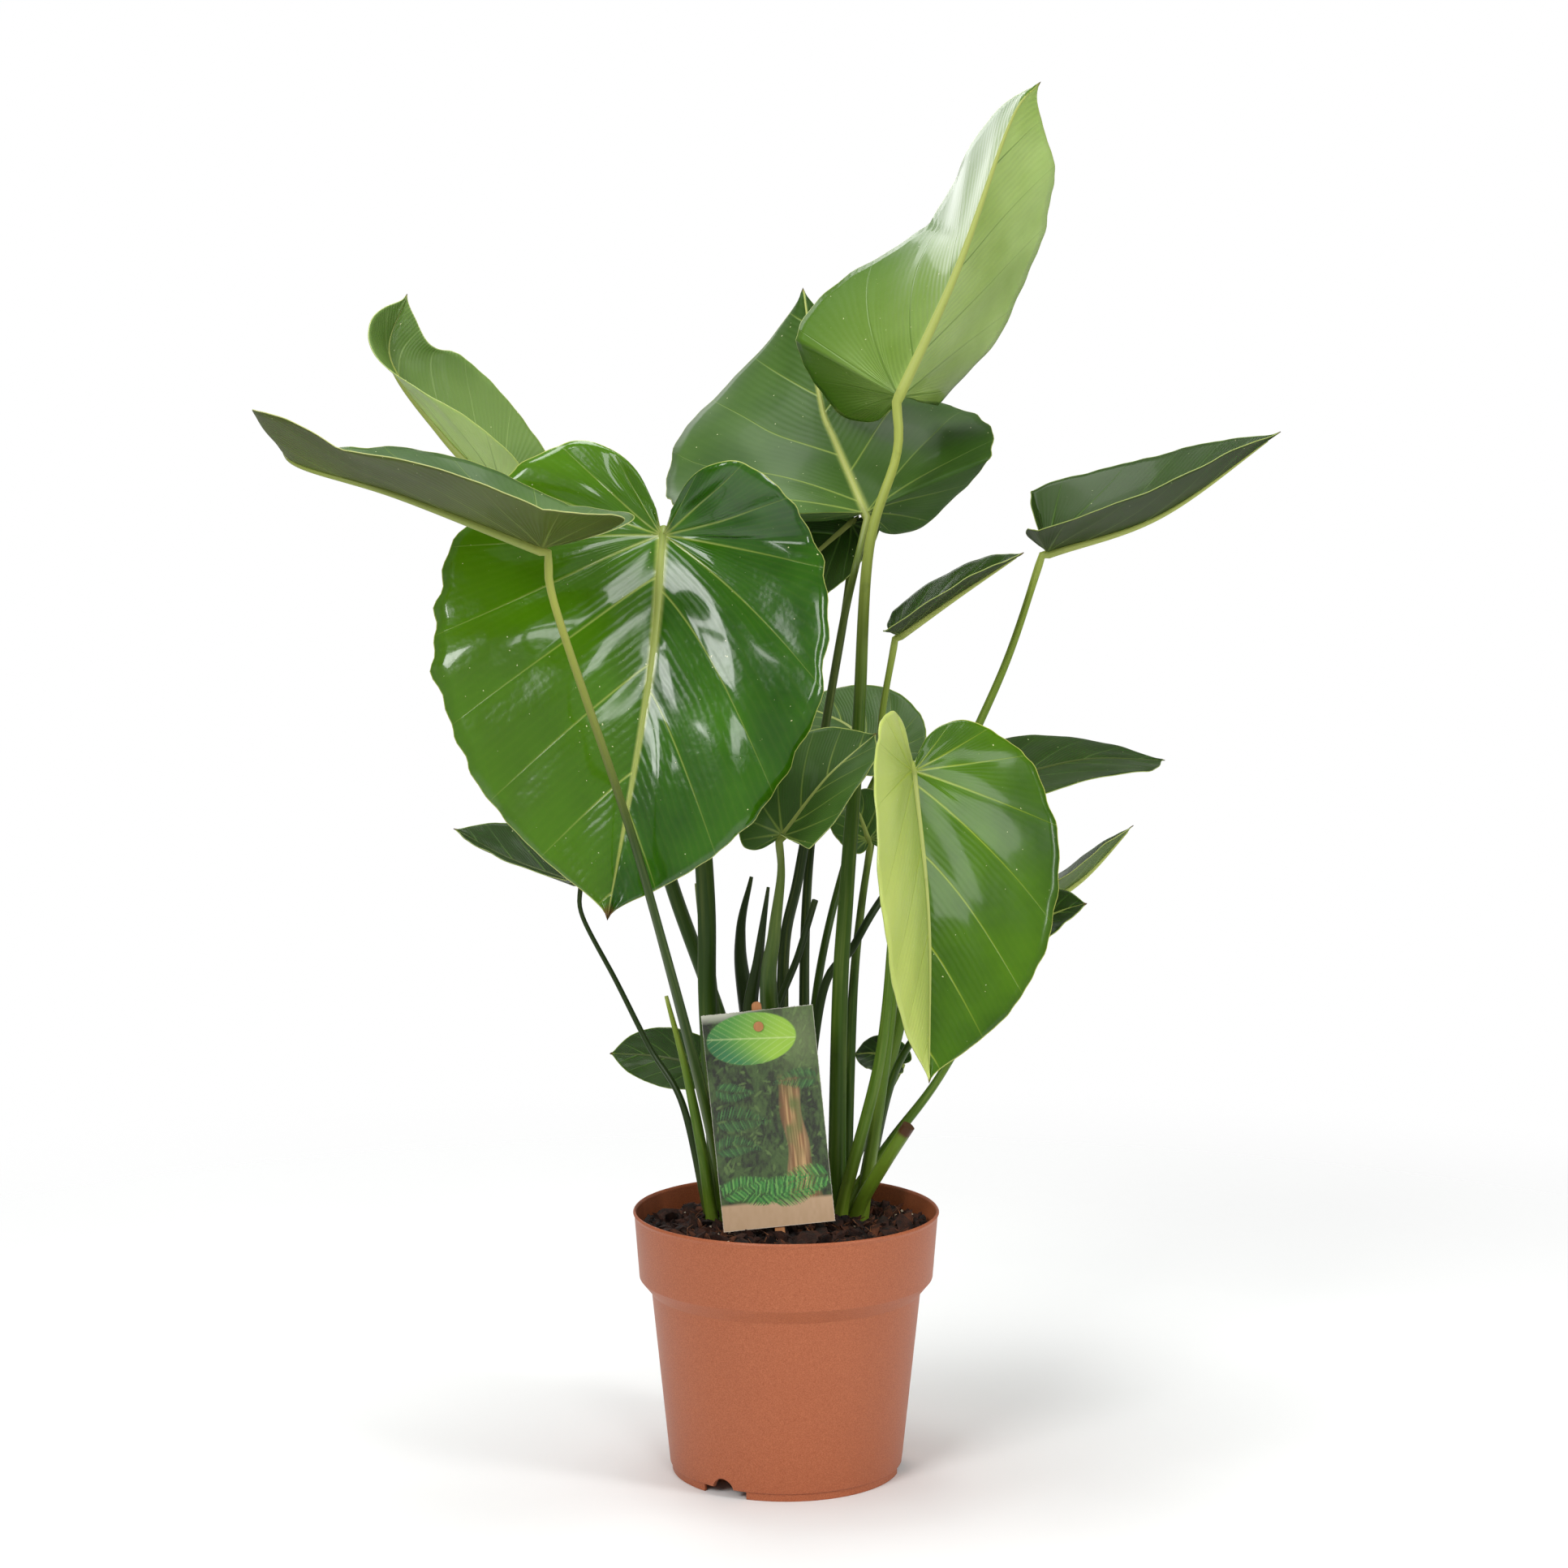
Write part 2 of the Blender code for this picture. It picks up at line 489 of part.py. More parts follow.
def build_pot(finish):
    foot_radius = BASE_RADIUS - FOOT_INSET
    step_z = POT_HEIGHT - COLLAR_HEIGHT
    collar_low = RIM_RADIUS - COLLAR_TAPER
    wall_top = collar_low - STEP_IN
    foot_inner = BASE_RADIUS - FOOT_WIDTH
    floor_bottom = FOOT_HEIGHT + SKIRT
    profile = (
        (0, floor_bottom),
        (foot_inner, floor_bottom),
        (foot_inner, 0),
        (foot_radius, 0),
        (foot_radius, FOOT_HEIGHT),
        (BASE_RADIUS, FOOT_HEIGHT),
        (wall_top, step_z - STEP_DROP),
        (collar_low, step_z),
        (RIM_RADIUS - RIM_DROP / 3, POT_HEIGHT - RIM_DROP),
        (RIM_RADIUS, POT_HEIGHT - RIM_DROP / 2),
        (RIM_RADIUS - WALL / 2, POT_HEIGHT),
        (RIM_RADIUS - WALL, POT_HEIGHT - RIM_DROP / 2),
        (collar_low - WALL, step_z),
        (wall_top - WALL, step_z - STEP_DROP),
        (BASE_RADIUS - WALL, floor_bottom + FLOOR),
        (0, floor_bottom + FLOOR),
    )
    pot = lathe("pot", profile, POT_SEGMENTS, finish)
    round_shading(pot)
    for number in range(FOOT_GAPS):
        angle = math.radians(FOOT_GAP_ANGLE) + 2 * math.pi * number / FOOT_GAPS
        out = Vector((math.cos(angle), math.sin(angle), 0))
        gap_size = (4 * FOOT_WIDTH, FOOT_GAP_WIDTH, 2 * (FOOT_HEIGHT - CLEARANCE))
        gap = box(f"foot_gap_{number}", gap_size, None)
        gap.location = out * (BASE_RADIUS - FOOT_WIDTH)
        gap.rotation_euler = (0, 0, angle)
        notch = cylinder(f"foot_notch_{number}", NOTCH_WIDTH / 2, 4 * FOOT_WIDTH, PEG_SEGMENTS)
        notch.rotation_euler = (0, math.pi / 2, angle)
        notch.location = out * (BASE_RADIUS - WALL) + Vector((0, 0, NOTCH_CENTRE))
        cut(pot, gap)
        cut(pot, notch)
    for number in range(DRAIN_HOLES):
        angle = math.radians(DRAIN_ANGLE) + 2 * math.pi * number / DRAIN_HOLES
        hole = cylinder(f"drain_{number}", DRAIN_RADIUS, 4 * FLOOR, PEG_SEGMENTS)
        hole.location = (DRAIN_RING * math.cos(angle), DRAIN_RING * math.sin(angle), floor_bottom)
        cut(pot, hole)
    return pot


def inner_radius(height):
    """The pot's inner radius at a height above the floor."""
    collar_low = RIM_RADIUS - COLLAR_TAPER - WALL
    step_z = POT_HEIGHT - COLLAR_HEIGHT
    floor = FOOT_HEIGHT + SKIRT + FLOOR
    heights = (floor, step_z - STEP_DROP, step_z, POT_HEIGHT - RIM_DROP / 2)
    radii = (BASE_RADIUS - WALL, collar_low - STEP_IN, collar_low, RIM_RADIUS - WALL)
    return float(np.interp(height, heights, radii))


def build_soil(finish):
    floor = FOOT_HEIGHT + SKIRT + FLOOR + CLEARANCE
    step_z = POT_HEIGHT - COLLAR_HEIGHT
    side = 2 * CLEARANCE
    heights = (floor, step_z - STEP_DROP, step_z, SOIL_TOP)
    profile = [(0, floor)] + [(inner_radius(z) - side, z) for z in heights] + [(0, SOIL_TOP)]
    return lathe("soil", profile, POT_SEGMENTS, finish)


def build_label(soil, card_finish, stick_finish):
    """A card that hangs on a peg in front of a flat stick, which stands in its slot in the soil."""
    tilt = math.radians(CARD_TILT)
    lean = math.radians(CARD_LEAN)
    place = bpy.data.objects.new("label_place", None)
    bpy.context.collection.objects.link(place)
    place.location = (CARD_BOTTOM[0], CARD_BOTTOM[1], SOIL_TOP + CARD_BOTTOM[2])
    place.rotation_euler = (-lean, -tilt, 0)
    card = box("label_card", (CARD_WIDTH, CARD_THICKNESS, CARD_HEIGHT), card_finish)
    card.location = (0, 0, CARD_HEIGHT / 2)
    stick_height = STICK_DEPTH + CARD_HEIGHT + STICK_ABOVE
    stick_back = CARD_THICKNESS / 2 + CLEARANCE + STICK_THICKNESS / 2
    stick = box("label_stick", (STICK_WIDTH, STICK_THICKNESS, stick_height), stick_finish)
    stick.location = (0, stick_back, CARD_HEIGHT + STICK_ABOVE - stick_height / 2)
    slot_size = (STICK_WIDTH + 2 * CLEARANCE, STICK_THICKNESS + 2 * CLEARANCE, stick_height + 2 * CLEARANCE)
    slot = box("label_stick_slot", slot_size, stick_finish)
    slot.location = stick.location
    peg_z = CARD_HEIGHT - PEG_DOWN
    front = CARD_THICKNESS / 2 + CLEARANCE
    peg_profile = (
        (0, 0),
        (PEG_RADIUS, 0),
        (PEG_RADIUS, CARD_THICKNESS + CLEARANCE),
        (PEG_HEAD_RADIUS, CARD_THICKNESS + CLEARANCE),
        (PEG_HEAD_RADIUS * PEG_HEAD_TAPER, CARD_THICKNESS + CLEARANCE + PEG_HEAD),
        (0, CARD_THICKNESS + CLEARANCE + PEG_HEAD),
    )
    peg = lathe("label_peg", peg_profile, PEG_SEGMENTS, stick_finish)
    peg.rotation_euler = (math.pi / 2, 0, 0)
    peg.location = (0, front - CLEARANCE, peg_z)
    hole = cylinder("label_card_hole", PEG_RADIUS + CLEARANCE, 4 * CARD_THICKNESS, PEG_SEGMENTS)
    hole.rotation_euler = (math.pi / 2, 0, 0)
    hole.location = (0, 0, peg_z)
    for obj in (card, stick, slot, peg, hole):
        obj.parent = place
    cut(card, hole)
    cut(soil, slot)


def crown_profile(grow):
    """A rounded stump: narrow below the soil, flat on top."""
    radius = CROWN_RADIUS + grow
    top = CROWN_HEIGHT + grow
    return (
        (0, -CROWN_DEPTH - grow),
        (radius * CROWN_FOOT, -CROWN_DEPTH - grow),
        (radius, -CROWN_SHOULDER),
        (radius, top),
        (0, top),
    )


def build_crown(crown, soil, finish):
    """The crown and the pocket that it fills in the soil."""
    body = lathe(crown.name, crown_profile(0), CROWN_SEGMENTS, finish)
    pocket = lathe(crown.name + "_pocket", crown_profile(CLEARANCE), CROWN_SEGMENTS, finish)
    for obj in (body, pocket):
        obj.location = (crown.x * PLANT_SCALE, crown.y * PLANT_SCALE, SOIL_TOP)
        obj.rotation_euler = (0, 0, math.radians(CROWN_TWIST))
    round_shading(body)
    cut(soil, pocket)
    return body


def main():
    clear_scene()
    terracotta = material("pot_plastic", (0.45, 0.15, 0.08), 0.5)
    peat = material("soil_mix", (0.03, 0.016, 0.01), 0.95)
    stem_green = material("stalk_green", (0.12, 0.25, 0.04), 0.45)
    leaf_green = material("leaf_green", (0.04, 0.15, 0.02), 0.3)
    printed_card = material("label_card", (0.25, 0.35, 0.15), 0.6)
    pale_wood = material("label_wood", (0.5, 0.3, 0.15), 0.7)
    build_pot(terracotta)
    soil = build_soil(peat)
    for crown in CROWNS:
        build_crown(crown, soil, stem_green)
    build_label(soil, printed_card, pale_wood)
    for leaf in LEAVES:
        build_leaf(leaf, leaf_green)
    for stalk in STALKS:
        build_stalk(stalk, stem_green)


main()
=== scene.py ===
"""A leafy houseplant in a nursery pot: the looks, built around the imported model."""

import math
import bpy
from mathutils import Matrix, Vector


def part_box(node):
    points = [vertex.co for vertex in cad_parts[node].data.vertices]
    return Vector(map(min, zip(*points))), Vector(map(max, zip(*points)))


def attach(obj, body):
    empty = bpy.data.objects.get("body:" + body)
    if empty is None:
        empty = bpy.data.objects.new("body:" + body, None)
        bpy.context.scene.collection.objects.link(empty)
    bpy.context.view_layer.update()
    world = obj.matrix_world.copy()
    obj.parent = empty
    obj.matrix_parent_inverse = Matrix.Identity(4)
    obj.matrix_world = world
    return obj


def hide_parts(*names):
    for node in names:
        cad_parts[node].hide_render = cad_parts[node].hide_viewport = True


bl_info = {
    "name": "Potted Monstera Plant",
    "version": (1, 0, 0),
    "blender": (4, 5, 0),
    "location": "View3D > Sidebar > Plant",
    "description": "Builds a potted plant with waxy leaves, a terracotta-coloured pot, soil and a care label",
    "category": "Add Mesh",
}

from collections import namedtuple

import bmesh
import bpy
import numpy as np
from bpy.props import FloatProperty, FloatVectorProperty, IntProperty, PointerProperty
from mathutils import Matrix, Vector, noise

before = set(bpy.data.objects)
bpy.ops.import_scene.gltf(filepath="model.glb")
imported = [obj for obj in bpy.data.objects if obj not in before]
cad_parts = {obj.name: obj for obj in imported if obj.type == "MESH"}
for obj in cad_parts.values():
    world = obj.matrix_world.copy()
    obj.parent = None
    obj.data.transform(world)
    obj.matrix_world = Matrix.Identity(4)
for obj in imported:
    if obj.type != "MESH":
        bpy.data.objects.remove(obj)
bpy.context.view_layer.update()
POT_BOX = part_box("pot")
SOIL_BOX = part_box("soil")
SOIL_TOP = SOIL_BOX[1][2]
SEED = 7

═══

• Your goal: Give back exactly the lines that run from the line with "obj.matrix_world = Matrix.Identity(4)" through the close of the material, counting both ends, and nothing more.

• Complete output:
    obj.matrix_world = Matrix.Identity(4)
for obj in imported:
    if obj.type != "MESH":
        bpy.data.objects.remove(obj)
bpy.context.view_layer.update()
POT_BOX = part_box("pot")
SOIL_BOX = part_box("soil")
SOIL_TOP = SOIL_BOX[1][2]
SEED = 7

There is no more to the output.